───── Source records

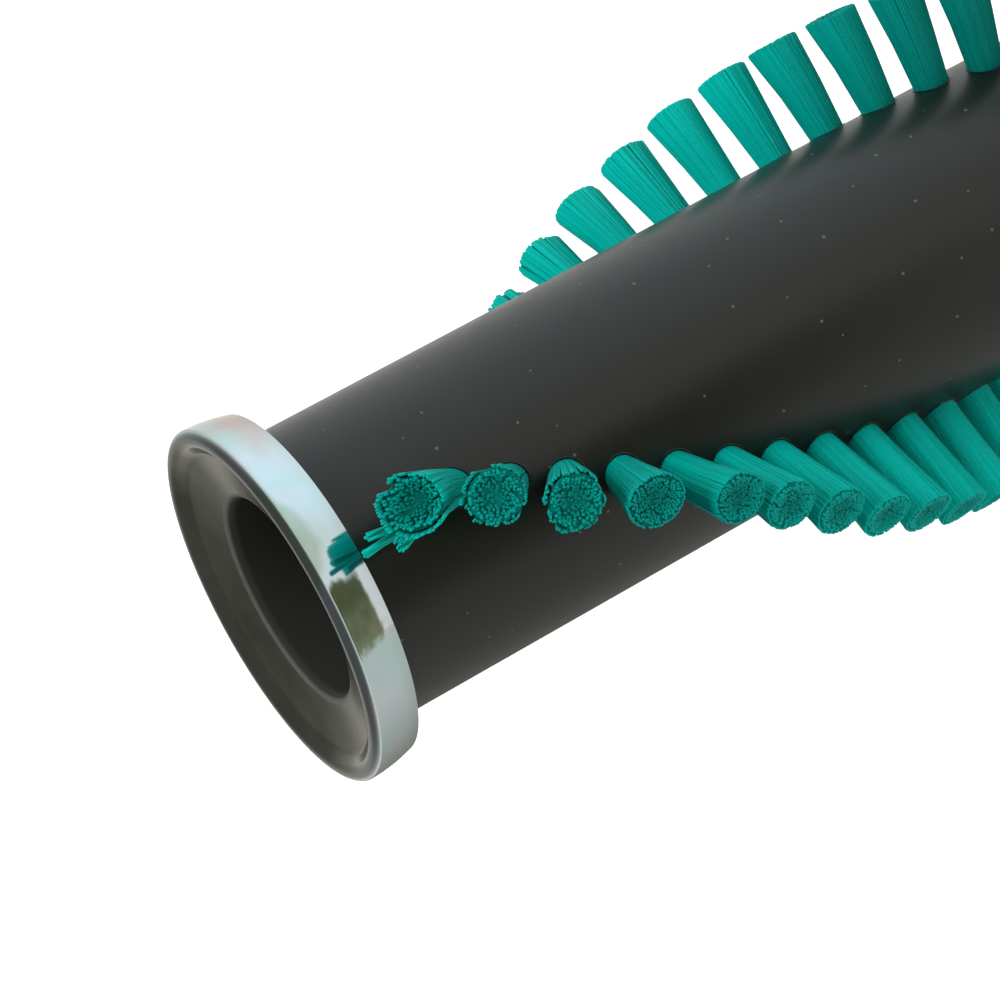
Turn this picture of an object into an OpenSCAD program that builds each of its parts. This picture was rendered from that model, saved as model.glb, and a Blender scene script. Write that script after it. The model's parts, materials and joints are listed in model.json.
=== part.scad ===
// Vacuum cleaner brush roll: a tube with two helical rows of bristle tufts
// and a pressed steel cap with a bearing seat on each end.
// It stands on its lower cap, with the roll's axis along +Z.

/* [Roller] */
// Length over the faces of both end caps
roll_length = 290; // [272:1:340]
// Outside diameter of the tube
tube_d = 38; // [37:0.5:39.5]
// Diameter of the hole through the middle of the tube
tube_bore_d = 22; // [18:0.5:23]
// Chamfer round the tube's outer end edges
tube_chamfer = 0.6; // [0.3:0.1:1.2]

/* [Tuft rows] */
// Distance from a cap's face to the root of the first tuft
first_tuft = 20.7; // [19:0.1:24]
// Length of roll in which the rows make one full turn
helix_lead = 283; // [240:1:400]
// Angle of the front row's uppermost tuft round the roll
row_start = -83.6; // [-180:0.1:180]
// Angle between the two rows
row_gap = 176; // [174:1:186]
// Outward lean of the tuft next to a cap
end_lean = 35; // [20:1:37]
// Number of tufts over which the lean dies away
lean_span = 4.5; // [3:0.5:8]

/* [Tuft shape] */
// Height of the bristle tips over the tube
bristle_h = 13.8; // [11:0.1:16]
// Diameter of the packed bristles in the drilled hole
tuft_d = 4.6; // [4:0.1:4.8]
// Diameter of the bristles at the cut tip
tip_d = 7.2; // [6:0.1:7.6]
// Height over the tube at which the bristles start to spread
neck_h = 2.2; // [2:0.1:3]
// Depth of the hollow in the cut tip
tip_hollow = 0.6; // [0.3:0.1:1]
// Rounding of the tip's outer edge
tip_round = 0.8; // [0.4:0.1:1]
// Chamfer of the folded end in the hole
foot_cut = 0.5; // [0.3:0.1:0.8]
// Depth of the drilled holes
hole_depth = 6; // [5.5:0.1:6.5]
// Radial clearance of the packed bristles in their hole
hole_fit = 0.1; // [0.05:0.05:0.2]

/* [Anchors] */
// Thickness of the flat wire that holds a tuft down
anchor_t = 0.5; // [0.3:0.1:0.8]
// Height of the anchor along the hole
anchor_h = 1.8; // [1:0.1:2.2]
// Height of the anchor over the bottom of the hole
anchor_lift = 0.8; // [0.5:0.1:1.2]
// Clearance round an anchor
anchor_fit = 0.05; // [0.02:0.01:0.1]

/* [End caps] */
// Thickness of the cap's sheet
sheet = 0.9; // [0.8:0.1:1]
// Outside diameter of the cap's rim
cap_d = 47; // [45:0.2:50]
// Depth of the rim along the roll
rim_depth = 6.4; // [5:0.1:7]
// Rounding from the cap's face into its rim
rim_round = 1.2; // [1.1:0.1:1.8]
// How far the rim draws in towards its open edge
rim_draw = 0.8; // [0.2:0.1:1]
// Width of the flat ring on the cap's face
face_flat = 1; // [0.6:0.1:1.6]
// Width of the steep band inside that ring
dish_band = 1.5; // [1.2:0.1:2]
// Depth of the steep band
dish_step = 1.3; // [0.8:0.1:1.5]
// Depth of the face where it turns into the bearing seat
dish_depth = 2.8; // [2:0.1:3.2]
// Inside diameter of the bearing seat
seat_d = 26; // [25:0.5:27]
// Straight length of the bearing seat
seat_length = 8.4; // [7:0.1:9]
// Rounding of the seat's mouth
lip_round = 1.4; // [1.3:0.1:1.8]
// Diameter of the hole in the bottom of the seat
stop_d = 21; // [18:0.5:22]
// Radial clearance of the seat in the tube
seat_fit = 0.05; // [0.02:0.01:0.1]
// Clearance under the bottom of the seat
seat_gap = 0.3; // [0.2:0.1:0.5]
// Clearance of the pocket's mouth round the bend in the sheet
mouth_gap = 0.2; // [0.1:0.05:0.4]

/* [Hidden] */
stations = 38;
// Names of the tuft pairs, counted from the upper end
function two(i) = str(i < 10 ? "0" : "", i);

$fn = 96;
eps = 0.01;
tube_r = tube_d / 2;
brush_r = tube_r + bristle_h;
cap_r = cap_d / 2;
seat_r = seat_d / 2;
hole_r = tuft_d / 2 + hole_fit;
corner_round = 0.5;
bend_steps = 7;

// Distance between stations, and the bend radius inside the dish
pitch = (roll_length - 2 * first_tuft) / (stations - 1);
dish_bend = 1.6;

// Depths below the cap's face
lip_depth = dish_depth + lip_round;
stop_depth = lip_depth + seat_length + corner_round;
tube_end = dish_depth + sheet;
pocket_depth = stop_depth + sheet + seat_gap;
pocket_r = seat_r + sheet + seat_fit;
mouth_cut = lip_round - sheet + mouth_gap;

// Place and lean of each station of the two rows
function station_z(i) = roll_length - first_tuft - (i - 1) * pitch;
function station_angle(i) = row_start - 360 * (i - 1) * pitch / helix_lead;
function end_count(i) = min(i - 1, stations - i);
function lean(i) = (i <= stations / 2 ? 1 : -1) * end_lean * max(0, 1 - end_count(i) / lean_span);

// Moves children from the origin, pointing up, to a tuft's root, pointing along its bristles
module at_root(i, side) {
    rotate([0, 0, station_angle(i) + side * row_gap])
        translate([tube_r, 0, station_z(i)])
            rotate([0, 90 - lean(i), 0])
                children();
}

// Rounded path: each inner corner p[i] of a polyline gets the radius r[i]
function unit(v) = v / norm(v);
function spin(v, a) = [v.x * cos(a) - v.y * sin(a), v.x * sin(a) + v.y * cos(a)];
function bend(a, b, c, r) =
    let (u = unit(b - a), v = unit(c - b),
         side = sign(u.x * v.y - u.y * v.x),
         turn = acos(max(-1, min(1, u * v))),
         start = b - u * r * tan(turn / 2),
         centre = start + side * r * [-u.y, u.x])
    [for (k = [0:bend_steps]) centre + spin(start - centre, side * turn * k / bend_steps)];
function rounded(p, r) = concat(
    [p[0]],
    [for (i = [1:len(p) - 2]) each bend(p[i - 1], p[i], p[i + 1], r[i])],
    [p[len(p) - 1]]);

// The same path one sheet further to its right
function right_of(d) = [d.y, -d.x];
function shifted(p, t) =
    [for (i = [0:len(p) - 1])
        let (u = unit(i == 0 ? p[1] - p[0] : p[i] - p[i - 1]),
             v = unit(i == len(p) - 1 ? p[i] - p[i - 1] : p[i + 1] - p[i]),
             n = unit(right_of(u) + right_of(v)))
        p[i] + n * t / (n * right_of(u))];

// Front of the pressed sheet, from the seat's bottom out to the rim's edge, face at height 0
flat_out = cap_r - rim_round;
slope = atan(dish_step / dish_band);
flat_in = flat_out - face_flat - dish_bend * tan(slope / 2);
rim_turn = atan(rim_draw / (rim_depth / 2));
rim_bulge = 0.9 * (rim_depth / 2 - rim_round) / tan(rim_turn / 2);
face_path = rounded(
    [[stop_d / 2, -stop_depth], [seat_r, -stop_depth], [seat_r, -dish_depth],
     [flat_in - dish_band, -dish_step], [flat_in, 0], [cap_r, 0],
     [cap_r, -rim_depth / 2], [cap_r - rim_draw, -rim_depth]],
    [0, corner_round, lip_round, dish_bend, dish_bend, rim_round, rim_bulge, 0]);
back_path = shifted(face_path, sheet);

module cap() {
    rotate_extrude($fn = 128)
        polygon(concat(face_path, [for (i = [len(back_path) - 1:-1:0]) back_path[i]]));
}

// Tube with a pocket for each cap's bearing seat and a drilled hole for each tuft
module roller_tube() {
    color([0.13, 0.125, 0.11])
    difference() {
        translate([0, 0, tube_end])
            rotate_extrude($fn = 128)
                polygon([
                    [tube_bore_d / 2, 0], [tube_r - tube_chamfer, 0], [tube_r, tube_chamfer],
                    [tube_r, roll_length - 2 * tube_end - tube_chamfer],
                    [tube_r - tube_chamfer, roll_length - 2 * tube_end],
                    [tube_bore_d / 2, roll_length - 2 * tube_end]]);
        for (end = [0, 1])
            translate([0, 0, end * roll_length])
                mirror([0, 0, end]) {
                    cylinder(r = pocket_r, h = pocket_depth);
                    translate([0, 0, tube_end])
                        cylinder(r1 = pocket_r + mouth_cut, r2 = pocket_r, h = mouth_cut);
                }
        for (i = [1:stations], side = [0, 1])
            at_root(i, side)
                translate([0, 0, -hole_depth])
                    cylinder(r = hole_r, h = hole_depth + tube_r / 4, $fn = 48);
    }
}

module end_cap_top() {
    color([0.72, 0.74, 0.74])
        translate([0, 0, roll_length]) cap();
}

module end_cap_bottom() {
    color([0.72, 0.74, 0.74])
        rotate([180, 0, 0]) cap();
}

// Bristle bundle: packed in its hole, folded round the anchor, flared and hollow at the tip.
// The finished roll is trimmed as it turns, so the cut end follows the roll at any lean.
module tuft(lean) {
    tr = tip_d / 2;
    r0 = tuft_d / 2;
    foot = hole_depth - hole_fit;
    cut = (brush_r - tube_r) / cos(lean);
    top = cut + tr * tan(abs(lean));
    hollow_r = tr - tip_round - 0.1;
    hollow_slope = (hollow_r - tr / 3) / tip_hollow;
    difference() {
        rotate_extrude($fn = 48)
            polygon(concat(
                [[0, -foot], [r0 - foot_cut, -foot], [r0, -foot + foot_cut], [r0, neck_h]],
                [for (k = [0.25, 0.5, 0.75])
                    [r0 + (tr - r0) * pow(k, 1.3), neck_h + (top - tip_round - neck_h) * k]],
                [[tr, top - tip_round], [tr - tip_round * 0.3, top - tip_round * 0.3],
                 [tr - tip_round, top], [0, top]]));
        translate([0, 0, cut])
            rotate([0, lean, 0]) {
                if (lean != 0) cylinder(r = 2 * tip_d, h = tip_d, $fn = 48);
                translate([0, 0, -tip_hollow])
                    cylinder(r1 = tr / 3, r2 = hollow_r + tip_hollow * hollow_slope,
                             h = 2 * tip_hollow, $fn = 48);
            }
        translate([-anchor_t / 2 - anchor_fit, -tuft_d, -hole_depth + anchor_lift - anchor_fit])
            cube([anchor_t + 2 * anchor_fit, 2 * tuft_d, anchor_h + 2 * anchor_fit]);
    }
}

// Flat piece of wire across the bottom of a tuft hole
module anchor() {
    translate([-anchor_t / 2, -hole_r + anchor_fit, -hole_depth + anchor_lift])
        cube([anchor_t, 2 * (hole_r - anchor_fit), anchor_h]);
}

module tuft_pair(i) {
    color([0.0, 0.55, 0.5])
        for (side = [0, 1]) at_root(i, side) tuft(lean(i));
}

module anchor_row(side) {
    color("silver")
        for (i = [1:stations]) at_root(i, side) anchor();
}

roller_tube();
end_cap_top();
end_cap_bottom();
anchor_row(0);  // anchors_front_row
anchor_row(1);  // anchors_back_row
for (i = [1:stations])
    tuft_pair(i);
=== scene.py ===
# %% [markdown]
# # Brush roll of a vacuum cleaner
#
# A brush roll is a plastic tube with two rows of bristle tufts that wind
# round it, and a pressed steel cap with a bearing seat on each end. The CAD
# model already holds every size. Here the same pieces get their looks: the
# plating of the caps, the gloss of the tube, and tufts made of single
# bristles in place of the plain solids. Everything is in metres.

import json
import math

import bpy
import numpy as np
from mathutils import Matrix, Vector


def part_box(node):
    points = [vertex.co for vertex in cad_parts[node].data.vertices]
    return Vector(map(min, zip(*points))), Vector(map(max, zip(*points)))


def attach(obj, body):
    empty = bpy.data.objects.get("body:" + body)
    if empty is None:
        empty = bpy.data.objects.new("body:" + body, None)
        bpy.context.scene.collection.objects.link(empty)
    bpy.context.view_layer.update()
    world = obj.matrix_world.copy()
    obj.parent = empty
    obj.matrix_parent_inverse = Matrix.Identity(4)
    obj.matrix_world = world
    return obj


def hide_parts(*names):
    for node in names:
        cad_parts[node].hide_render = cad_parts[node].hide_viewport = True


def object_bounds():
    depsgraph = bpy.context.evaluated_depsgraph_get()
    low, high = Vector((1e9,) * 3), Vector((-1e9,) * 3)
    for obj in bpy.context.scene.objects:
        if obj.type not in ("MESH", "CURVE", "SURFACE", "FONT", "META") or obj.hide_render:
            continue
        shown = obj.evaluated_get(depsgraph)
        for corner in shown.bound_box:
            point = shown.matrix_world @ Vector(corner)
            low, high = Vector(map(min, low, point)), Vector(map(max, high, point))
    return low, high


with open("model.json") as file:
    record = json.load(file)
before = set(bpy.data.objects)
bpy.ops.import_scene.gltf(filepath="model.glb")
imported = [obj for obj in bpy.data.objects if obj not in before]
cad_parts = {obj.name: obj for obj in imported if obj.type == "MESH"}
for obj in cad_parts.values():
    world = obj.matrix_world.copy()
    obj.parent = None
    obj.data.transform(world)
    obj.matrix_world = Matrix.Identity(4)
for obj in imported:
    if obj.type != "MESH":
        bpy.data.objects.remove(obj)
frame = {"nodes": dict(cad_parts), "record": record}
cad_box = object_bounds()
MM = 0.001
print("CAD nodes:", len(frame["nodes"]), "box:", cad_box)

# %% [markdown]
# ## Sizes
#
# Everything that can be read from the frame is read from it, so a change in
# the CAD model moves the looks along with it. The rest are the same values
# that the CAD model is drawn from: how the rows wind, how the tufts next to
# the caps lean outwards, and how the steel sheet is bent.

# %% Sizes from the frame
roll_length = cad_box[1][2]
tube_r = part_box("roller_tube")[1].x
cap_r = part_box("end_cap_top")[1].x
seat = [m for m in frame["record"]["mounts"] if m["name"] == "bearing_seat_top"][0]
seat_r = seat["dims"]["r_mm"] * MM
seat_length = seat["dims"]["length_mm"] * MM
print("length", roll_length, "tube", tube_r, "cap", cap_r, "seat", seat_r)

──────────
───── Source records

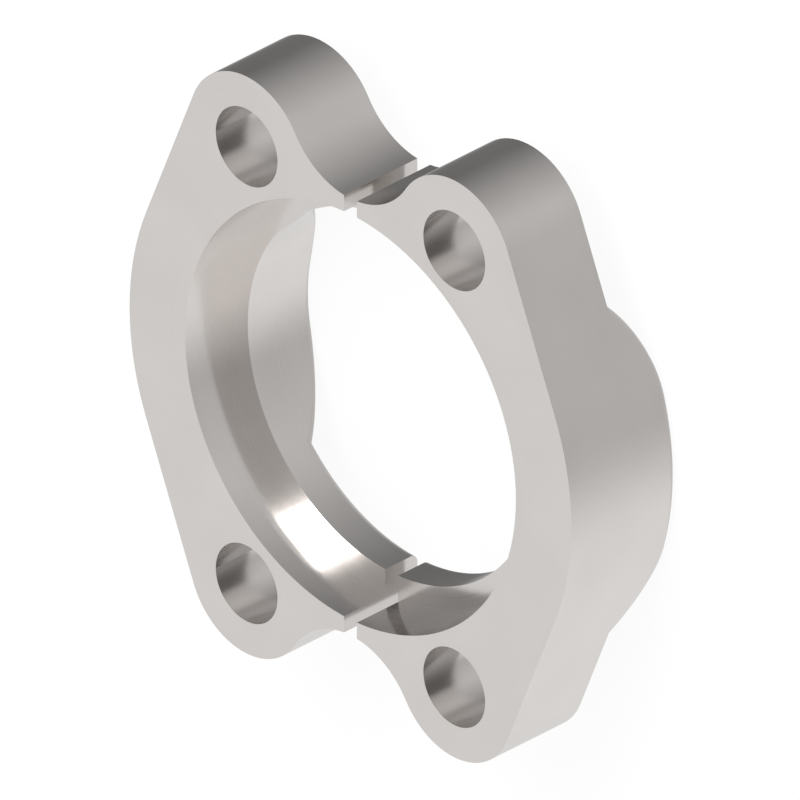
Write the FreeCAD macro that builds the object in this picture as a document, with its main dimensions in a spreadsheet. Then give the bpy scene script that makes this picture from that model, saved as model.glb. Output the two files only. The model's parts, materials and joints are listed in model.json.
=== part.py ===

──────────
───── Source records

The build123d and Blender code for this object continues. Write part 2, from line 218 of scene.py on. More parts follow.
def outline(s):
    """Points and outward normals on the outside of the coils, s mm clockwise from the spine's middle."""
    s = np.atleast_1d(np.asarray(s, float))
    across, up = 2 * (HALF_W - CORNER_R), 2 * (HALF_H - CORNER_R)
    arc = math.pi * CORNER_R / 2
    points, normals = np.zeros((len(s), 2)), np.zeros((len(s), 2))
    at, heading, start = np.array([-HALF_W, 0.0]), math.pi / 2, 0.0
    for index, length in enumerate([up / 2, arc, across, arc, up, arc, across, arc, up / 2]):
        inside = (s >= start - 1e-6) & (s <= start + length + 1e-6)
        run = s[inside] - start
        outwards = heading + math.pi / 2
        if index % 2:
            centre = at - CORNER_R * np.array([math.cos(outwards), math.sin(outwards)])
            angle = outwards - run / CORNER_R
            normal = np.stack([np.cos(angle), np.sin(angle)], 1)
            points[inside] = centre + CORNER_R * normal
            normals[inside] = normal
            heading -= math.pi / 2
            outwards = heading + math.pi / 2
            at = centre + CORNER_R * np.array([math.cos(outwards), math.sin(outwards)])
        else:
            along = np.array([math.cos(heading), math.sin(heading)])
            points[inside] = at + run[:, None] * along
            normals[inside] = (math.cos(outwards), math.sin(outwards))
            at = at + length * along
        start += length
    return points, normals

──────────

Task requirements: Scan the material above. Copy each line that holds the word "empty".

Answer to this problem:
    empty = bpy.data.objects.get("body:" + body)
    if empty is None:
        empty = bpy.data.objects.new("body:" + body, None)
        bpy.context.scene.collection.objects.link(empty)
    obj.parent = empty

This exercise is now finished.